Although the Australian Mission was not officially opened until 1851, 1990 marked the sesquicentenary of the arrival of the first Latter day Saint missionary “down under.” After a century and a half, the Church in Australia now has the potential to become a significant force in Australian society. Surely it is time that cultural problems were recognized and admitted. When both Australian and American Latter-day Saints are willing to do this, the next step will be to commit ourselves, together, to finding ways of preserving the unique message and structure of the restored Church while promoting its growth by capitalizing on Australia’s own cultural heritage. Until this is done, the Church of Jesus Christ of Latter-day Saints will retain its Ameri can image in Australia and will remain what it presently is—a peripheral, semi-alien presence uneasily astride two cultures, no longer wholly American but by no means identifiably Australian.
[1] Copy given to present writer by the author concerned. Names of the author and the General Authority withheld.
[2] This results in some really odd addresses. For example, Australians who complete Family Registry forms find their addresses eventually published on the microfiche with a fifth digit carefully added to our four-digit Australian postcode number and the designation “USA” following the name of their Australian state. Editors’ note: DIALOGUE has since corrected this oversight in its mailing practices.
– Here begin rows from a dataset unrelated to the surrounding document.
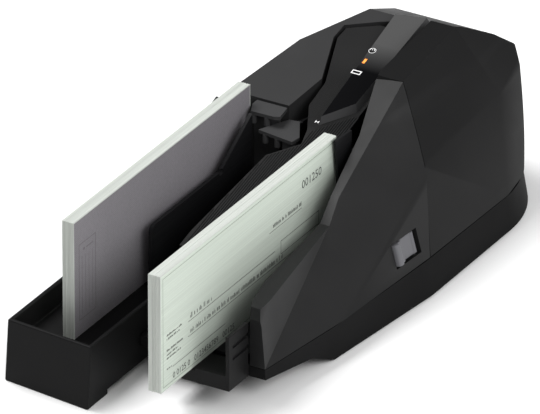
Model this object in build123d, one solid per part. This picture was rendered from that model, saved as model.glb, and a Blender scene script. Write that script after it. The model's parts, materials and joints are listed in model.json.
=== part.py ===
from build123d import *
import os

# Desktop cheque scanner: a base tray, an island between two lanes, and three hinged covers.
# Cheques stand on their long edge in the feed lane at the right front. They run back along the
# island, turn round its rear end and come forward into the exit pocket at the left front.
# Millimetres. X to the right, Y to the back, Z up from the table. Stations along Y are counted
# from a datum in the feed lane; at the end every piece is moved so that the origin is the
# centre of the footprint on the table.

# ---------------------------------------------------------------- overall sizes
half_width = 74.5
front_y = -161.5
rear_centre_y = 123.0
rear_y = rear_centre_y + half_width
seam_z = 20.4
seam_gap = 0.4
cover_gap = 0.6
lane_floor_z = 21.3
cover_wall = 2.2
touch_gap = 0.3
below_all = -60.0
clear_by = 10.0
over = 1.0

# ---------------------------------------------------------------- documents
cheque_length = 182.6
cheque_height = 69.2
feed_stack_thickness = 7.5
exit_stack_thickness = 7.2
feed_stack_x = 16.5
feed_stack_rear_y = 22.8
exit_stack_x = -52.4
exit_stack_rear_y = 50.7

# ---------------------------------------------------------------- base tray and feet
base_wall = 2.5
base_floor = 2.5
plinth_z = 1.0
base_front_y = -108.4
base_front_x = 57.5
base_mid_x = 65.0
base_mid_y = -50.0
base_side_y = 38.0
seam_front_x = 56.7
seam_mid_x = 64.2
seam_side_x = 70.2
seam_rear_x = 71.4
shelf_z = 14.2
shelf_rear_z = 9.8
shelf_rear_y = -68.3
plinth_front_y = -50.0
pocket_rear_y = -60.0
divide_x = -19.6
foot_radius = 6.0
foot_recess = 0.8
foot_places = [(50.0, -34.0), (54.0, 128.0), (-50.0, -34.0), (-54.0, 128.0)]

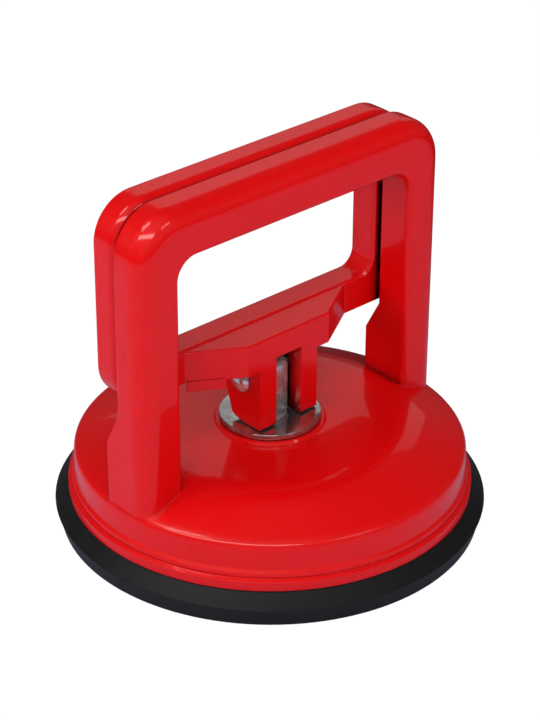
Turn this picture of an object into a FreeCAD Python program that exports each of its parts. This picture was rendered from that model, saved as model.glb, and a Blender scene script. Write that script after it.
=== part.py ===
"""Suction lifter for floor tiles: a hand tool with one rubber cup and a locking lever.

Frame: +Z up, origin on the floor under the middle of the cup, X along the two handles, Y to the
rear, where the lever opens. Lengths are millimetres. Every size sits once in the sheet SIZES, and
the outlines are written as formulas of those sizes, so a changed size moves all that belongs to it.
"""
import FreeCAD, Part
import math
import os
import re

import Sketcher

doc = FreeCAD.newDocument("suction_lifter")

# ---------------------------------------------------------------------------------------------
# Sizes
# ---------------------------------------------------------------------------------------------
SIZES = [
    # rubber cup: a thick disc with a sealing ring and a shallow hollow
    ("disc_radius", 59.0, "widest edge of the rubber disc"),
    ("disc_edge_height", 5.4, "height of that edge above the floor"),
    ("disc_undercut", 1.6, "lean of the side, inwards to the floor"),
    ("disc_edge_round", 0.7, "round of the widest edge"),
    ("disc_seat_height", 8.7, "height of the face under the housing rim"),
    ("disc_land_width", 6.0, "flat sealing ring on the floor"),
    ("disc_hollow", 2.6, "height of the hollow at the middle"),
    ("disc_web", 3.0, "rubber left over the hollow"),
    ("disc_trough_width", 4.0, "soft groove inside the seat"),
    ("disc_trough_depth", 1.4, "depth of that groove"),
    ("cup_wall", 4.0, "rubber wall round the insert plate"),
    # steel insert plate and its hub
    ("plate_radius", 36.0, "insert plate"),
    ("plate_thick", 2.5, "insert plate"),
    ("plate_hub_radius", 9.0, "threaded hub"),
    ("plate_hub_height", 2.8, "threaded hub over the plate"),
    # housing: rim, wall, crown and boss
    ("rim_radius", 55.0, "flange of the housing"),
    ("rim_thick", 2.6, "height of the flange"),
    ("rim_clear", 0.1, "gap from the flange to the rubber"),
    ("groove_depth", 1.2, "fine groove over the flange, inwards"),
    ("groove_rise", 0.5, "height of each slope in that groove"),
    ("bead_height", 1.0, "fine bead over the groove"),
    ("bead_proud", 0.8, "bead, out of the wall"),
    ("bead_slope", 0.7, "height of the slope over the bead"),
    ("wall_radius", 53.2, "wall of the housing"),
    ("wall_foot", 2.7, "wall at the flange, across"),
    ("shoulder_height", 21.4, "corner of wall and slope"),
    ("shoulder_round", 2.0, "round of that corner"),
    ("crown_radius", 38.0, "corner of slope and crown"),
    ("crown_height", 27.8, "top of the crown"),
    ("crown_round", 22.0, "round of that corner"),
    ("boss_radius", 14.7, "raised seat of the wear washer"),
    ("boss_height", 28.4, "top of that seat"),
    ("shell_thick", 3.0, "casting wall"),
    ("leg_sink", 6.0, "feet of the handle, below the shoulder"),
    ("hub_radius", 11.0, "inner hub round the bush"),
    ("hub_bottom", 17.0, "lower end of that hub"),
    ("rib_thick", 2.4, "stiffening ribs"),
    ("rib_count", 6.0, "stiffening ribs"),
    ("rib_bottom", 20.8, "lower edge of the ribs round the hub"),
    ("rib_drop", 4.0, "further drop of that edge at the wall"),
    ("rib_level_radius", 26.0, "level part of that edge"),
    # fixed handle, cast with the housing
    ("handle_half", 52.5, "half width over the legs"),
    ("handle_top", 105.5, "top of the handle"),
    ("handle_leg", 12.6, "leg, across"),
    ("handle_beam", 13.3, "beam, in height"),
    ("handle_depth", 10.6, "front to back"),
    ("handle_back", -0.2, "rear face, from the middle plane"),
    ("handle_corner", 13.0, "outer corner round"),
    ("window_corner", 6.0, "inner corner round"),
    ("front_round", 5.3, "round of the outer front edge"),
    ("grip_round", 1.5, "round of the inner front edge"),
    ("back_round", 0.7, "round of the rear edges"),
    ("flare_depth", 4.5, "legs widen this much to the rear"),
    ("flare_top", 48.4, "upper end of the slope"),
    ("flare_bottom", 39.5, "lower end of the slope"),
    # wear washer, bush, spring seat and spring
    ("washer_radius", 13.85, "steel wear washer"),
    ("washer_thick", 1.7, "steel wear washer"),
    ("washer_bore_clear", 0.4, "its hole round the shank"),
    ("bush_wall", 1.8, "guide bush"),
    ("bush_flange", 2.4, "flange beyond the sleeve"),
    ("bush_flange_thick", 1.2, "flange of the guide bush"),
    ("fit_clear", 0.05, "running fit, on the radius"),
    ("seat_thick", 1.0, "spring seat washer"),
    ("seat_radius", 17.0, "spring seat washer"),
    ("coil_radius", 14.0, "spring, middle of the wire"),
    ("coil_wire", 2.0, "spring wire"),
    ("coil_turns", 3.5, "turns of the spring"),
    ("coil_clear", 0.05, "gap from the coil to its seats"),
    # stem
    ("shank_radius", 4.8, "round part of the stem"),
    ("shank_below", 0.5, "shank top under the washer's face"),
    ("stem_foot_clear", 0.1, "stem foot over the rubber"),
    ("tang_thick", 6.0, "flat part, across"),
    ("tang_half", 3.7, "flat part, half its depth"),
    ("tang_round", 3.4, "round of its top"),
    ("nut_height", 3.6, "lock nut"),
    ("nut_across", 13.0, "lock nut over its flats"),
    # lever: ring, bar, nose and cam prongs
    ("lever_gap", 1.6, "gap from handle to lever"),
    ("ring_half", 50.7, "half width of the ring"),
    ("ring_top", 105.2, "top of the ring"),
    ("ring_bottom", 48.6, "underside of the bar"),
    ("ring_leg", 11.8, "side of the ring, across"),
    ("ring_beam", 12.8, "top of the ring, in height"),
    ("bar_height", 9.4, "bar of the ring, in height"),
    ("ring_depth", 8.9, "front to back"),
    ("ring_corner", 12.0, "upper outer corners"),
    ("ring_low_corner", 10.0, "lower outer corners"),
    ("ring_window_corner", 6.0, "upper inner corners"),
    ("ring_low_window_corner", 4.5, "lower inner corners"),
    ("ring_front_round", 2.8, "round of the outer front edge"),
    ("ring_inner_bevel", 0.8, "bevel of the inner front edge"),
    ("ring_back_round", 1.5, "round of the rear edges"),
    ("channel_depth", 6.4, "hollow in the front of the ring"),
    ("channel_wall", 3.2, "its outer wall"),
    ("channel_width", 6.6, "hollow, across the sides"),
    ("channel_height", 7.6, "hollow, across the top"),
    ("channel_bottom", 57.0, "lower end of the hollow, above the floor"),
    ("bar_root_half", 42.5, "half width of the bar's sharp lower edge"),
    ("nose_reach", 8.8, "nose, forwards from the ring"),
    ("nose_half", 14.3, "half width of its front"),
    ("nose_root_half", 28.6, "half width at the ring"),
    ("nose_drop", 0.5, "its top, under the bar's top"),
    ("nose_round", 0.5, "round of its edges"),
    ("prong_half", 10.2, "half width over both prongs"),
    ("slot_half", 4.4, "half width between the prongs"),
    ("slot_rise", 2.2, "slot above the bar's underside"),
    ("prong_lean", 0.309, "rear edge, slope outwards per unit of height"),
    ("pin_height", 43.4, "hinge pin above the floor"),
    ("cam_clear", 0.3, "cam over the wear washer"),
    ("cam_offset", 2.0, "centre of the cam's round, before the pin"),
    ("cam_angle", 24.0, "turn of the cam's round, degrees"),
    ("cam_flat", 0.6, "short flat behind the round"),
    ("lip_length", 10.2, "small lip under the nose"),
    ("lip_height", 2.4, "small lip"),
    ("lip_thick", 1.8, "small lip"),
    ("lip_proud", 0.5, "lip, before the nose's slanted side"),
    # hinge pin and its clip
    ("pin_radius", 2.0, "hinge pin"),
    ("pin_head_radius", 3.4, "its domed head"),
    ("pin_head", 2.2, "length of the head"),
    ("pin_head_round", 2.0, "round of the head"),
    ("pin_side_clear", 0.1, "head and clip, from the prongs"),
    ("pin_tail", 1.1, "pin beyond the clip"),
    ("clip_thick", 0.8, "retaining clip"),
    ("clip_radius", 3.8, "retaining clip"),
    ("clip_bite", 0.5, "depth of its groove"),
    ("clip_mouth", 2.6, "opening of the clip"),
]

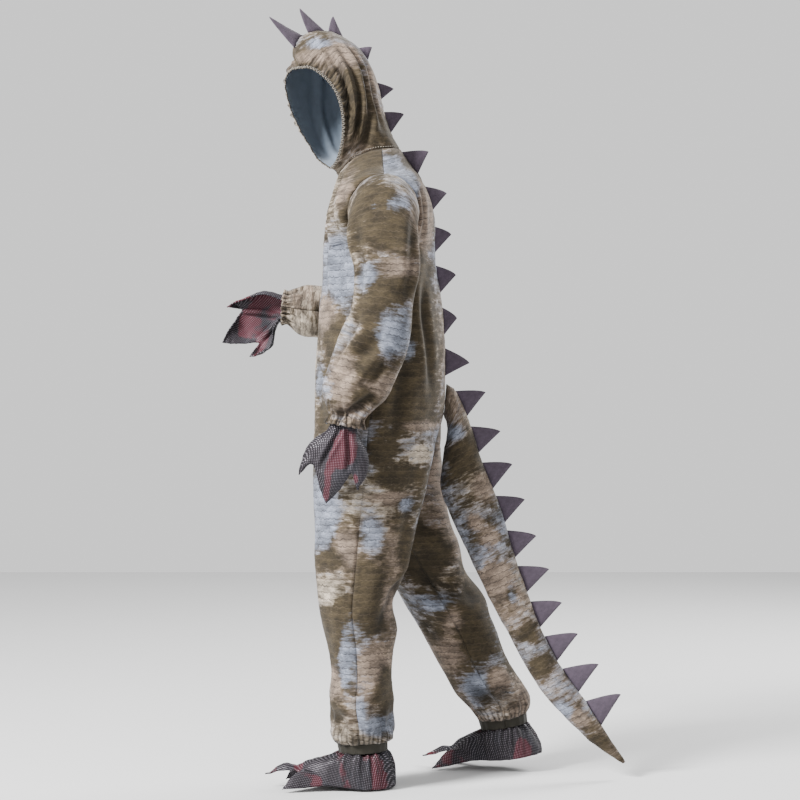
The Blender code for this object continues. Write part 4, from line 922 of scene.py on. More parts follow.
class Piece:
    """The outer surface of one piece of cloth, with cloth coordinates in metres."""

    def __init__(self, name, look, wall=CLOTH):
        self.name = name
        self.look = look
        self.wall = wall
        self.group = name.split("_")[0]
        self.side = -1 if name.endswith("right") else 1
        self.fabric = None
        self.columns = 0
        self.gather = None
        self.extra = 0.0

    def from_grid(self, grid, across_from=0, seams=(True, True, True, True), flip=False):
        """Quads between rows and columns; seams says which of the first row, last row, first
        column and last column are sewn to another piece."""
        rows, columns = grid.shape[:2]
        across = np.linalg.norm(np.diff(grid, axis=1), axis=2)
        u = np.concatenate((np.zeros((rows, 1)), np.cumsum(across, axis=1)), axis=1)
        down = np.linalg.norm(np.diff(grid, axis=0), axis=2)
        v = np.concatenate((np.zeros((1, columns)), np.cumsum(down, axis=0)))
        edges = np.full((rows, columns), 1.0)
        for wanted, reach in zip(seams, (v, v[-1] - v, u, u[:, -1:] - u)):
            if wanted:
                edges = np.minimum(edges, reach)
        self.flat = (float(u[:, -1].max()), float(v[-1].max()))
        start = u[:, across_from:across_from + 1]
        level = v[:, across_from:across_from + 1] + 0 * u
        self.fabric = np.stack((u - start, level), axis=2).reshape(-1, 2)
        self.edge = edges.reshape(-1)
        self.points = grid.reshape(-1, 3).copy()
        numbers = np.arange(rows * columns).reshape(rows, columns)
        quads = np.stack((numbers[:-1, :-1], numbers[:-1, 1:], numbers[1:, 1:],
                          numbers[1:, :-1]), axis=2).reshape(-1, 4)
        self.quads = quads[:, ::-1] if flip else quads
        self.columns = columns
        return self

    def face_crosses(self):
        """Each quad's normal, twice as long as its area is large."""
        a, b, c, d = (self.points[self.quads[:, corner]] for corner in range(4))
        return np.cross(c - a, d - b)

    def area(self):
        """The area of the whole surface."""
        return float(np.linalg.norm(self.face_crosses(), axis=1).sum() / 2)

    def border(self):
        """The edges that only one face uses, in that face's direction."""
        pairs = np.concatenate([self.quads[:, (k, (k + 1) % 4)] for k in range(4)])
        pairs = pairs[pairs[:, 0] != pairs[:, 1]]
        there = pairs[:, 0].astype(np.int64) * len(self.points) + pairs[:, 1]
        back = pairs[:, 1].astype(np.int64) * len(self.points) + pairs[:, 0]
        return pairs[~np.isin(there, back)]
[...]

[3] Although Australia is, and always has been, a highly urbanized society, most Australians (except post-World War II immigrants) have a romantic image of the typical Australian male as a lean, laconic bushman, a skillful stockman or drover living with his workmates in equality and fellowship. (Paul Hogan caricatured this image in Crocodile Dundee.) Because of the severe hardships of life in the Australian bush (the outback), bush workers were—and are—very dependent upon the loyalty and help of their workmates. The legend of mateship and this bush ethos persist and still permeate Australian society.